Adventures of El Frenetico and Go-Girl
By John Oak Dalton • Jan 23rd, 2003 • Category: Comedy, ReviewsEl Frenetico is a boozing superhero/Mexican wrestler at the twilight of his career. Go-Girl is a perky, upbeat kung-fu butt-kicker with an ill-conceived devotion to her mentor, El Frenetico. Together the oddly-matched duo take on a bevy of offbeat foes with modest plans for world domination. The Adventures of El Frenetico and Go-Girl is a curious microcinema endeavor; a series of superhero adventures that look like they could have traveled on some shag-carpeted time machine from the kitchy-mod 60s to today.
Someone who thinks the 60s Batman television show is the height of Shakespearean drama and the pinnace of the thespian arts will find these three tales to be a veritable Aeschylus’ Oresteia as well.

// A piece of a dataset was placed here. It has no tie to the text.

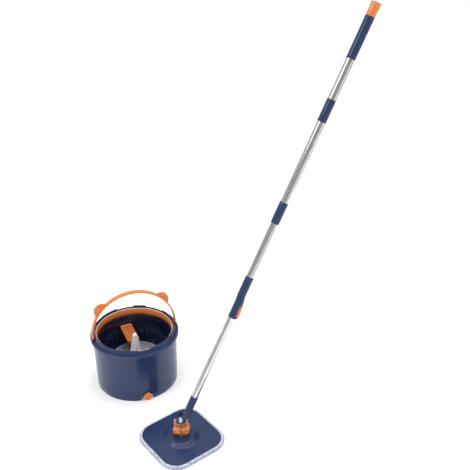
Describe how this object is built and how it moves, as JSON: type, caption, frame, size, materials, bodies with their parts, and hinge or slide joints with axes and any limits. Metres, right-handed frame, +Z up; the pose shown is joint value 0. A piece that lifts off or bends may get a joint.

Like El Frenetico fought his inner demons, I too struggled with my feelings about the feature. Some things are great; the surprising martial arts adeptness of Go-Girl Frances Lee, and the equally surprisingly adept acting talents of Louise Millman, who plays a unique variety of roles in every episode. Some things are terrible; bouts of wincing-bad acting, and the kind of production value you might catch in the average high school AV project.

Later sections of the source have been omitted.